The model finds the structure, code does the counting

The problem with letting a model count

Language models are trained to predict plausible continuations of text. That makes them exceptional at understanding, classifying, and structuring information. It makes them unreliable at arithmetic over large sets.

Ask a model how many items are in a long list and it will answer: confidently, fluently, and incorrectly. Not always wrong by a lot. Often off by one or two. Sometimes by ten. The failure is invisible because the wrong number arrives in the same confident tone as the right one.

This is not a bug that will be fixed in the next model release. Counting over context is a structural weakness of autoregressive generation: the model must hold a running tally in its attention patterns across thousands of tokens, and that tally drifts. The longer the document, the worse this gets.

The design principle

pdf2okf is built around a clean division of labour: the model finds structure; code does the counting.

Here is what that means in practice. The model reads the source PDF and identifies the conceptual units: sections, clauses, entries, rows, whatever makes sense for the document type. Each unit becomes a concept file in the OKF bundle. When a user asks "how many X are in this document?", the code layer counts the concept files directly. The model receives that count from the code and reports it. It does not generate a number from its own estimation.

The model never sees a number it has to produce by counting. It only reports numbers the code has already computed. The difference sounds subtle. The reliability difference is not.

A concrete example

A software project has a changelog. The changelog has 40 release entries, each with a version number, a date, and a list of changes.

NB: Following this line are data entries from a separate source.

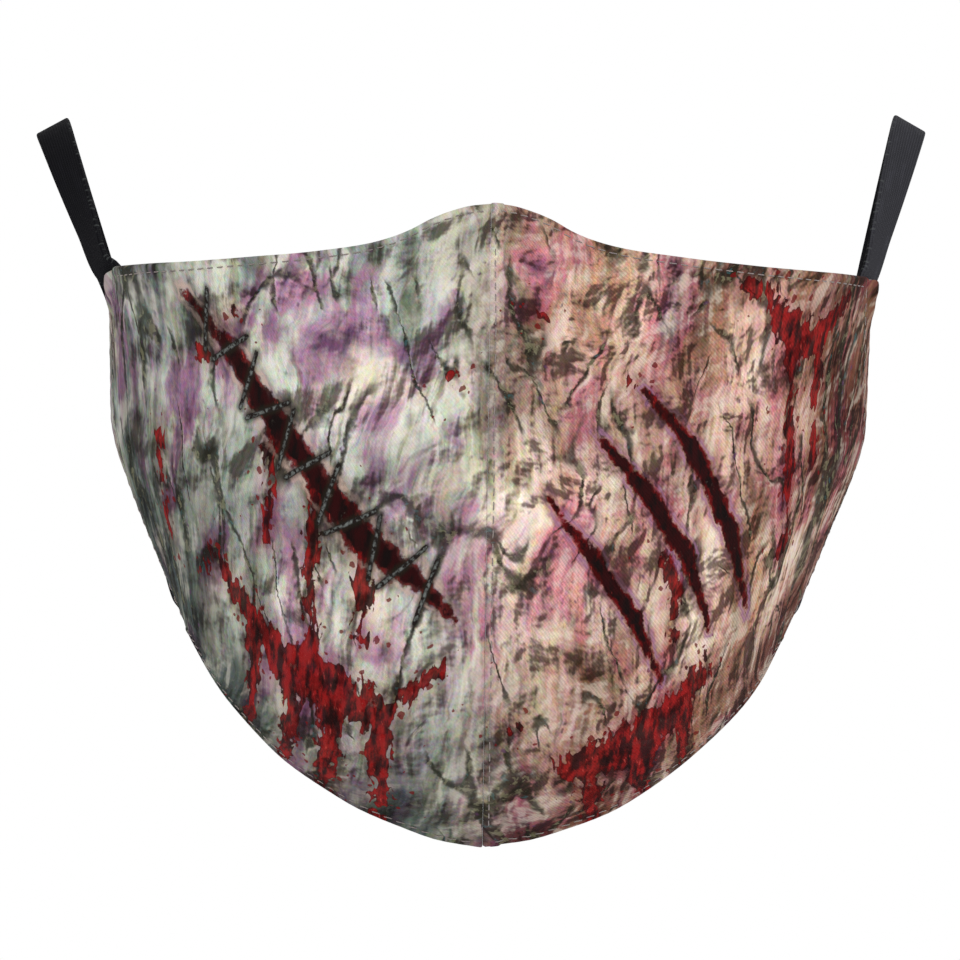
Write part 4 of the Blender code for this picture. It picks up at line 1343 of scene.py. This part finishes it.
def sewing_thread(colours):
    """Twisted thread: fine slanting strands and a slight gloss."""
    dye = Dye("sewing_thread")
    places = dye.node("ShaderNodeTexCoord").outputs["Object"]
    strands = dye.noise(dye.scaled(dye.turned(places, 35), (2200, 2200, 5200)), 1.0, 2.0, 0.5)
    colour = dye.blend(dye.step(strands, 0.35, 0.65), dye.blend(0.45, colours.thread, colours.plum), colours.thread)
    normal = dye.bump(strands, 0.00005, 0.7)
    rough = dye.step(strands, 0.3, 0.7, 0.50, 0.68)
    return dye.finish(Base_Color=colour, Roughness=rough, Normal=normal, Sheen_Weight=0.1)


def pale_floor():
    dye = Dye("pale_floor")
    places = dye.node("ShaderNodeTexCoord").outputs["Object"]
    cloud = dye.noise(places, 2.2, 4.0, 0.6)
    colour = dye.blend(dye.step(cloud, 0.3, 0.7), (0.86, 0.86, 0.86), (0.90, 0.90, 0.90))
    rough = dye.step(cloud, 0.3, 0.7, 0.72, 0.84)
    return dye.finish(Base_Color=colour, Roughness=rough)


def finish_named(name, make, *settings):
    """A finish that several pieces share, made by the first of them."""
    return bpy.data.materials.get(name) or make(*settings)


def dressed(piece, node=None):
    """Puts a piece on the frame, in place of a plain node where it stands for one."""
    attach(piece, "root")
    if node:
        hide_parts(node)
    return piece


class MASK_OT_sewing_thread(bpy.types.Operator):
    """Sew the hems, the sleeves and the centre seam"""

    bl_idname = "mask.sewing_thread"
    bl_label = "Sewing thread"

    def execute(self, context):
        sizes, colours = context.scene.mask_sizes, context.scene.mask_colours
        thread = finish_named("sewing_thread", sewing_thread, colours)
        dressed(stitching_piece(thread, sizes))
        return {"FINISHED"}


class MASK_OT_sleeves(bpy.types.Operator):
    """Make the two side sleeves that hold the elastic"""

    bl_idname = "mask.sleeves"
    bl_label = "Side sleeves"

    def execute(self, context):
        sizes, colours = context.scene.mask_sizes, context.scene.mask_colours
        cloth = finish_named("printed_twill", printed_cloth, colours, sizes)
        reverse = finish_named("plain_reverse", plain_reverse, colours, sizes)
        for word in SIDES:
            dressed(sleeve_piece(word, sizes, cloth, reverse), f"{word}_sleeve")
        return {"FINISHED"}


class MASK_OT_printed_panels(bpy.types.Operator):
    """Make the two printed halves of the mask"""

    bl_idname = "mask.printed_panels"
    bl_label = "Printed panels"

    def execute(self, context):
        sizes, colours = context.scene.mask_sizes, context.scene.mask_colours
        cloth = finish_named("printed_twill", printed_cloth, colours, sizes)
        reverse = finish_named("plain_reverse", plain_reverse, colours, sizes)
        for word in SIDES:
            panel = dressed(panel_piece(word, sizes, cloth, reverse), f"{word}_panel")
        return {"FINISHED"}


class MASK_OT_ear_loops(bpy.types.Operator):
    """Make the two elastic ear loops"""

    bl_idname = "mask.ear_loops"
    bl_label = "Ear loops"

    def execute(self, context):
        sizes, colours = context.scene.mask_sizes, context.scene.mask_colours
        elastic = finish_named("knitted_elastic", knitted_elastic, colours, sizes)
        for word in SIDES:
            dressed(ear_loop_piece(word, elastic), f"{word}_ear_loop")
        return {"FINISHED"}


Cut = namedtuple("Cut", "width length area")


CAMERA_AWAY = 7.5
PICTURE_WIDTH = 0.1838
PICTURE_MIDDLE = Vector((-0.00145, 0.0, -0.05324))
CAMERA_ROLL = math.radians(-0.8)
SENSOR_WIDTH = 36.0
FLOOR_BELOW = -0.35
FLOOR_REACH = 1.6


class MASK_OT_stage(bpy.types.Operator):
    """Set the floor, the lights and the camera"""

    bl_idname = "mask.stage"
    bl_label = "Stage"

    def execute(self, context):
        floor = solid_piece(
            "pale_floor",
            np.array(
                [
                    (-FLOOR_REACH, -FLOOR_REACH, FLOOR_BELOW),
                    (FLOOR_REACH, -FLOOR_REACH, FLOOR_BELOW),
                    (FLOOR_REACH, FLOOR_REACH, FLOOR_BELOW),
                    (-FLOOR_REACH, FLOOR_REACH, FLOOR_BELOW),
                ]
            ),
            np.array([(0, 1, 2, 3)]),
        )
        floor.data.materials.append(pale_floor())
        self.light_room(context.scene)
        self.place_lamp("window_light", (-1.1, -1.5, 1.3), 1.3, 16.0)
        self.place_lamp("right_light", (1.7, -0.6, 0.5), 0.9, 13.0)
        self.place_lamp("back_light", (0.2, 1.6, 1.4), 1.2, 8.0)
        self.place_camera(context.scene)
        context.scene.view_settings.view_transform = "Standard"
        return {"FINISHED"}

    def light_room(self, scene):
        world = bpy.data.worlds.new("white_room")
        world.use_nodes = True
        tree = world.node_tree
        seen = tree.nodes["Background"]
        seen.inputs["Color"].default_value = (1.0, 1.0, 1.0, 1.0)
        seen.inputs["Strength"].default_value = 1.0
        glow = tree.nodes.new("ShaderNodeBackground")
        glow.inputs["Color"].default_value = (1.0, 1.0, 1.0, 1.0)
        glow.inputs["Strength"].default_value = 0.62
        path = tree.nodes.new("ShaderNodeLightPath")
        mix = tree.nodes.new("ShaderNodeMixShader")
        tree.links.new(path.outputs["Is Camera Ray"], mix.inputs[0])
        tree.links.new(glow.outputs[0], mix.inputs[1])
        tree.links.new(seen.outputs[0], mix.inputs[2])
        tree.links.new(mix.outputs[0], tree.nodes["World Output"].inputs["Surface"])
        scene.world = world

    def place_lamp(self, name, place, size, power):
        data = bpy.data.lights.new(name, "AREA")
        data.size = size
        data.energy = power
        lamp = bpy.data.objects.new(name, data)
        lamp.location = place
        aim = PICTURE_MIDDLE - Vector(place)
        lamp.rotation_euler = aim.to_track_quat("-Z", "Y").to_euler()
        bpy.context.scene.collection.objects.link(lamp)

    def place_camera(self, scene):
        data = bpy.data.cameras.new("front_camera")
        data.sensor_width = SENSOR_WIDTH
        data.lens = SENSOR_WIDTH * CAMERA_AWAY / PICTURE_WIDTH
        data.clip_end = 50.0
        camera = bpy.data.objects.new("front_camera", data)
        camera.location = PICTURE_MIDDLE - Vector((0.0, CAMERA_AWAY, 0.0))
        camera.rotation_euler = (math.radians(90), CAMERA_ROLL, 0.0)
        scene.collection.objects.link(camera)
        scene.camera = camera


class MASK_PT_workshop(bpy.types.Panel):
    bl_idname = "MASK_PT_workshop"
    bl_label = "Face mask"
    bl_space_type = "VIEW_3D"
    bl_region_type = "UI"
    bl_category = "Face mask"

    def draw(self, context):
        for group in (context.scene.mask_sizes, context.scene.mask_colours):
            box = self.layout.box()
            for name in group.__annotations__:
                box.prop(group, name)
        for operator in PIECE_OPERATORS:
            self.layout.operator(operator.bl_idname)


PIECE_OPERATORS = (
    MASK_OT_sleeves,
    MASK_OT_printed_panels,
    MASK_OT_ear_loops,
    MASK_OT_sewing_thread,
    MASK_OT_stage,
)
CLASSES = (MaskSizes, MaskColours, *PIECE_OPERATORS, MASK_PT_workshop)


def register():
    for each in CLASSES:
        bpy.utils.register_class(each)
    bpy.types.Scene.mask_sizes = bpy.props.PointerProperty(type=MaskSizes)
    bpy.types.Scene.mask_colours = bpy.props.PointerProperty(type=MaskColours)


def unregister():
    del bpy.types.Scene.mask_colours
    del bpy.types.Scene.mask_sizes
    for each in reversed(CLASSES):
        bpy.utils.unregister_class(each)


def main():
    register()
    bpy.ops.mask.sleeves()
    bpy.ops.mask.printed_panels()
    bpy.ops.mask.ear_loops()
    bpy.ops.mask.sewing_thread()
    bpy.ops.mask.stage()
    bpy.context.view_layer.update()


if __name__ == "__main__":
    main()
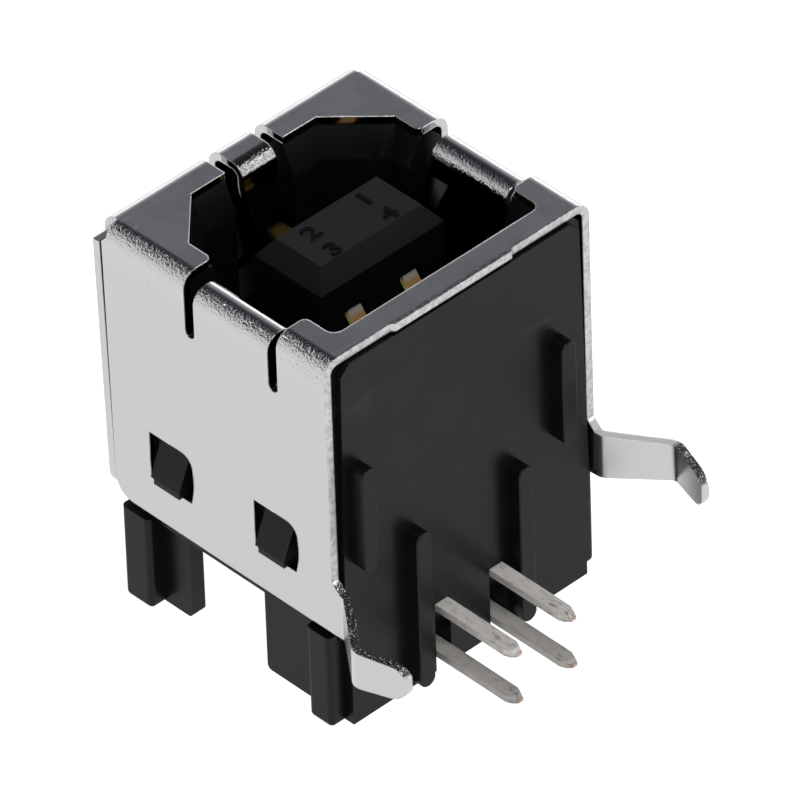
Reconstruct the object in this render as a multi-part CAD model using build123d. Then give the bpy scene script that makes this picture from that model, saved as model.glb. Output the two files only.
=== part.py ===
from build123d import *
import os

# A square board socket for a two-row plug, in millimetres.
# It stands on its back end with the mouth up: +Z is the way out of the mouth and -Y is the board side.
# The pieces are drawn about the mating axis, the middle of the tongue. At the end they are moved
# along Y so that the origin is the middle of the overall box, in the plane of the feet.

# Folded sheet shell
SHEET = 0.30
BEND_INSIDE = 0.30
SHELL_WIDTH = 12.00
SHELL_HEIGHT = 11.00
SHELL_DEPTH = 11.35
TOTAL_DEPTH = 15.55
AXIS_TO_BOARD_EDGE = 5.10
CORNER_ROUND = 0.80
CORNER_GAP = 0.13
EDGE_TAPER = 0.14
RELIEF_WIDTH = 0.55
RELIEF_STEP = 0.22
EAR_DROP = 0.12
FAR_LEAN = 0.26
TAB_LENGTH = 5.50
TAB_OFFSET = -0.25
TAB_REACH = 0.12

# Mouth in the front of the shell
MOUTH_WIDTH = 9.34
MOUTH_HEIGHT = 8.70
MOUTH_LIP = 0.90
MOUTH_CORNER = 1.85
MOUTH_ROUND = 0.40
SLOT_MOUTH_ROUND = 0.25

# Spring fingers rolled in from the shell walls
SIDE_FINGER_WIDTH = 3.50
SIDE_FINGER_OFFSET = -0.65
SIDE_SLOT = 0.45
SIDE_FINGER_DROP = 0.42
SIDE_GRIP_INSET = 2.15
TOP_FINGER_WIDTH = 1.52
TOP_SLOT = 0.55
TOP_ROLL_OVERHANG = 0.30
TOP_GRIP_INSET = 1.65
SLOT_DEPTH = 2.48
ROLL_FLAT = 0.03
KNEE_DEPTH = 0.90
KNEE_RADIUS = 1.20
GRIP_DEPTH = 3.90
CURL_LENGTH = 0.75
CURL_BACK = 0.30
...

A naive pipeline passes the full changelog as text and asks the model to count the releases. The model returns "approximately 40" or "around 38–42" because counting 40 distinct entries across a long context is genuinely hard for a language model, not impossible, just unreliable.

pdf2okf parses the changelog into 40 concept files, one per release. The code layer counts: 40 files. The model reports: 40 releases.

That number is not approximate. It is not an estimate. It is what the code returned. The same approach works for contract clauses, invoice line items, changelog entries, regulatory requirements, patient records. It fits any document where the exact count matters.

Why this makes smaller models trustworthy

The model-finds-structure, code-counts pattern has an important side effect: it makes a small, locally-run open model as reliable as a frontier model for these tasks.

A 7B-parameter model running on a laptop cannot reliably count 40 items in a long context. But it can read 40 concept files, understand each one, and report a number the code calculated. The model's role is scoped to what it is good at: reading, classifying, and synthesizing. The arithmetic is handled deterministically by code.

That is why local, open-weight models (Gemma 4, Qwen3.5, or OLMo 3, running via Ollama or oMLX on Apple Silicon) are not a compromise in the pdf2okf architecture. Their limitations are worked around by design, not compensated for by scale. Deterministic LLM answers do not require a frontier model. They require a design that does not ask the model to do things models are bad at.

Auditable by construction

Every concept file has a stable identifier. A count answer can be audited: ask for the list of concept files that were counted, inspect any of them, and verify the total independently. The answer traces back to discrete, human-readable files on disk.

Compare that to a count generated entirely by a model: there is nothing to inspect. The number emerged from learned parameters and cannot be checked. This is the gap between a confident-sounding answer and an auditable one. In legal, finance, or compliance contexts, only one of those is actionable.

How this sits inside pdf2okf

When pdf2okf processes a document, the result is an OKF-compatible bundle where every meaningful unit is its own concept file. Counting reduces to a filesystem operation. Retrieval reduces to finding the right files. Analysis becomes a matter of passing the right context to the model, with the heavy deterministic work already done by code.

The pipeline runs locally, works offline, and is model-agnostic. The determinism comes from the architecture, not from a proprietary API. Which means if the model gets better, the answers get better. But the count is always exact.